Submitted by Dr. Rob Lamberts on Fri, 07/28/2006 - 4:11am.

The one person left out of this mix is the artist, who gets the table scraps from Sony.  Some have taken their music directly to consumers through the internet, but is there a real business model for that?  I understand each of the perspectives in this case and think there are valid points for each of them.  Free access to copyrighted material is not right, but the monolythic presence of the recording industry is not a good thing either.

In medicine, there is no monolyth (unless you believe some of the conspiracy theorists).  Physicians are all independent from each other.  Yet there is a real question of how we are going to operate in this new world of the internet.  How do we handle those people who write on the blog with real medical questions?  How do we handle patients who want to handle their problems over the internet.  In some ways, they just want to get free medicine and take away my source of income.  Patients often seem bothered by the fact that we charge for our services.  They think we should be altruistic and be willing to give them what they want when they want it.  I am reluctant to do that, but I do understand why they feel that way.

I really dont know where this will end up in either circumstance (music and medicine).

Rob

Augusta, GA

New Websites:

Musings of a Distractible Mind

Ambulatorycomputing.com

 

Submitted by hippocrates on Fri, 07/28/2006 - 5:21am.

... how exactly this will apply in medicine. The post is intended to stimulate thinking. Even in media the business models are still in flux.
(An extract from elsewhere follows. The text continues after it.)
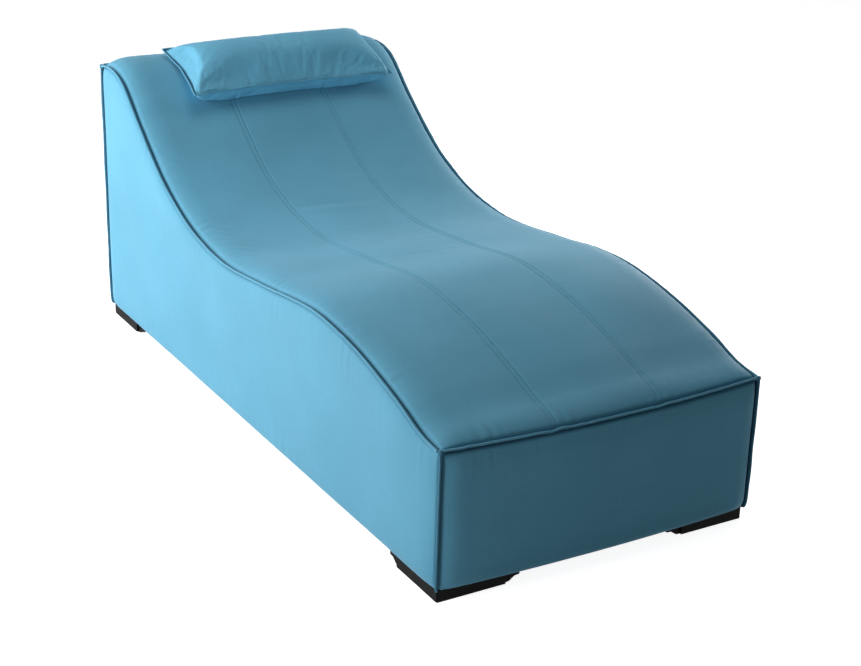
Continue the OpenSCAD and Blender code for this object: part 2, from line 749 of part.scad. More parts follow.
// Least height over the seam plane that keeps the underside clear of the lying surface
function clear_h(u, v, h = 0, turns = 5) =
    let (p = pillow_at(u, v, 0, 0, h),
         s = profile_slope(p[1]),
         short = surface_z(p[0], p[1]) + pillow_gap * sqrt(1 + s * s) - p[2])
    turns == 0 ? h : clear_h(u, v, h + short / (cos(pillow_tilt) + s * sin(pillow_tilt)), turns - 1);
function top_h(u, v) = flange_half + pillow_rise * fullness(u, v);
function under_h(u, v) =
    max(-flange_half - pillow_under * fullness(u, v), clear_h(u, v));
flange_half = cover_t + lay / 2;

// Panels reach one ring of cells past the seam as the flange
ring_u = concat([-1], [for (u = u_shares) 0], [1]);
ring_v = concat([-1], [for (v = v_shares) 0], [1]);
panel_u = concat([-1], u_shares, [1]);
panel_v = concat([-1], v_shares, [1]);
function panel_grid(upper, inset) =
    [for (j = [0 : len(panel_v) - 1]) [for (i = [0 : len(panel_u) - 1])
        let (u = panel_u[i], v = panel_v[j],
             h = upper ? top_h(u, v) - inset : under_h(u, v) + inset)
        pillow_at(u, v, ring_u[i], ring_v[j], h)]];

module pillow_top_panel() {
    color(blue) slab(panel_grid(true, cover_t), panel_grid(true, 0));
}

module pillow_under_panel() {
    color(blue) slab(panel_grid(false, cover_t), panel_grid(false, 0), true);
}

module pillow_filling() {
    inner_u = [for (i = [1 : len(u_shares) - 2]) u_shares[i]];
    inner_v = [for (j = [1 : len(v_shares) - 2]) v_shares[j]];
    skin = cover_t + 2 * lay;
    color("white") slab(
        [for (v = inner_v) [for (u = inner_u) pillow_at(u, v, 0, 0, under_h(u, v) + skin)]],
        [for (v = inner_v) [for (u = inner_u) pillow_at(u, v, 0, 0, top_h(u, v) - skin)]]
    );
}

side_panel(left);  // side_panel_left
side_panel(right);  // side_panel_right
centre_rib();
end_board(foot_end);  // foot_end_board
end_board(head_end);  // head_end_board
base_rails();
deck_battens();
corner_blocks();
curved_deck();
seat_foam();
side_foam(left);  // side_foam_left
side_foam(right);  // side_foam_right
end_foam(foot_end);  // foot_end_foam
end_foam(head_end);  // head_end_foam
top_cover(left_columns, true, false);  // top_cover_left
top_cover(centre_columns, false, false);  // top_cover_centre
top_cover(right_columns, false, true);  // top_cover_right
side_cover(left);  // side_cover_left
side_cover(right);  // side_cover_right
end_cover(foot_end);  // foot_end_cover
end_cover(head_end);  // head_end_cover
edge_seam(left);  // edge_seam_left
edge_seam(right);  // edge_seam_right
end_seam(foot_end);  // foot_end_seam
end_seam(head_end);  // head_end_seam
corner_seams();
dust_cover();
foot(left, foot_end);  // foot_front_left
foot(right, foot_end);  // foot_front_right
foot(left, head_end);  // foot_back_left
foot(right, head_end);  // foot_back_right
foot_screws();
frame_screws();
tape(lay);  // loop_tape
tape(2 * lay + tape_t);  // hook_tape
pillow_top_panel();
pillow_under_panel();
pillow_filling();
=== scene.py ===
"""Looks of the spa relaxation lounger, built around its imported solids, in metres.

The foot end faces -Y, the head end faces +Y, and the floor is z = 0. The lying surface, the
sides and the seams follow the same side profile as the solids do.
"""

import math

import bmesh
import bpy
import numpy as np
from mathutils import Matrix, Vector


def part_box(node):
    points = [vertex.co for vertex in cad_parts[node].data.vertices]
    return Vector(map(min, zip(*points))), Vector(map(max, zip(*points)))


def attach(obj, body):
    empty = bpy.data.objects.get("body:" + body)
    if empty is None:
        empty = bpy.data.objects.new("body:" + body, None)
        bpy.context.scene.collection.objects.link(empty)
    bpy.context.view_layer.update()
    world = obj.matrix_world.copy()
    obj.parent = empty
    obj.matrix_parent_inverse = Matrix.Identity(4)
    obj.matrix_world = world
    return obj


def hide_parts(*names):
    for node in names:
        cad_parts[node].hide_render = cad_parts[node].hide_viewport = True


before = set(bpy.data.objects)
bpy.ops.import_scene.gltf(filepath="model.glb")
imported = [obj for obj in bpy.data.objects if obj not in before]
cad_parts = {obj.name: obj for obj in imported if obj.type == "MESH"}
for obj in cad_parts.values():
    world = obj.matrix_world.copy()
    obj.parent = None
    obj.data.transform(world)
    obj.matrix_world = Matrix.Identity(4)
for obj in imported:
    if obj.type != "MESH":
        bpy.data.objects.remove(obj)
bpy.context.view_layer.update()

MM = 0.001

# Body, from seam to seam
BODY_W = 0.750
BODY_L = 1.700
HALF_W = BODY_W / 2
HALF_L = BODY_L / 2
FOOT_END_H = 0.322
KNEE_H = 0.422
SEAT_H = 0.379
CREST_H = 0.676
HEAD_DROP = 0.008

# Upholstery
SEAT_FOAM_T = 0.060
COVER_T = 0.0012
LAY = 0.0003
SWELL = 0.012
SWELL_POWER = 0.7
END_SWELL = 0.018
END_SHOULDER_W = 0.046
PINCH = 0.0027
PINCH_W = 0.0042
TUCK = 0.004
TUCK_H = 0.032
SHOULDER_RISE = 0.019
SHOULDER_W = 0.060
SIDE_ROUND = 0.045
CROWN = 0.008
END_BOW = 0.012
END_SAG = 0.006
BOW_FADE = 0.150
STITCH_X = 0.127
STITCH_ROW = 0.0055
CHANNEL_SINK = 0.002
ROW_DIP_W = 0.0030
ROW_SHARE = 0.55
GROOVE_W = 0.0012
GROOVE_SHARE = 0.30
FLANGE_W = 0.009
FLANGE_T = 0.0048
FLANGE_TRIM = 0.0025
SEWN_GAP = 0.0003
HEM_W = 0.030

# Frame, hem and dust cover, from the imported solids
FRAME_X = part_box("side_panel_right")[1].x
FRAME_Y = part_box("head_end_board")[1].y
DUST_LOW, DUST_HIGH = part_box("dust_cover")
HEM_Z = DUST_HIGH.z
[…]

Speaking of the artists, actually YouTube offers them a great marketing channel. The ones who become popular get discovered and signed up to go pro. Witess recent Rocketboom saga. Even medical bloggers are starting to get book deals or invited to contribute to mainstream pubs. But Tom Cruises of the world will be brought down a notch. 

RE: medicine, I do not think it is in the same danger as music / TV. In person interaction counts and online medical advice does not have to be free - even though "generic" patient education could be. Finally, as the stakes are higher, I think everyone will exercise more caution.

In healthcare overall, I think the brunt of consumer pressure will come down on institutions (hospitals, health plans, pharmas, etc) rather than individual physicians, who themselves would gain influence online in a way professional associations cannot deliver. Right now phramas are taking the greatest heat. There are only a handful of them and it is a rare medical blogger who has not kicked them at least once.

My personal opinion is that pretty much every industry is going to ultimately end up somewhere between YouTube and Yahoo, if we use this continuum as analogy...

Submitted by Matthew Holt (not verified) on Fri, 07/28/2006 - 12:49pm.

I hope you notice that this is a direct spoof on HG Wells' War of the Worlds, particularly the conept album of the same name which had Richard burton doing the narration--fabulous!

Submitted by hippocrates on Sat, 07/29/2006 - 6:54am.

... and wondered if anyone else would notice.

This is some powerful imagery - that should make people think.

Painting antagonism gets attention, but the real world (healthcare included) does not have to be that scary.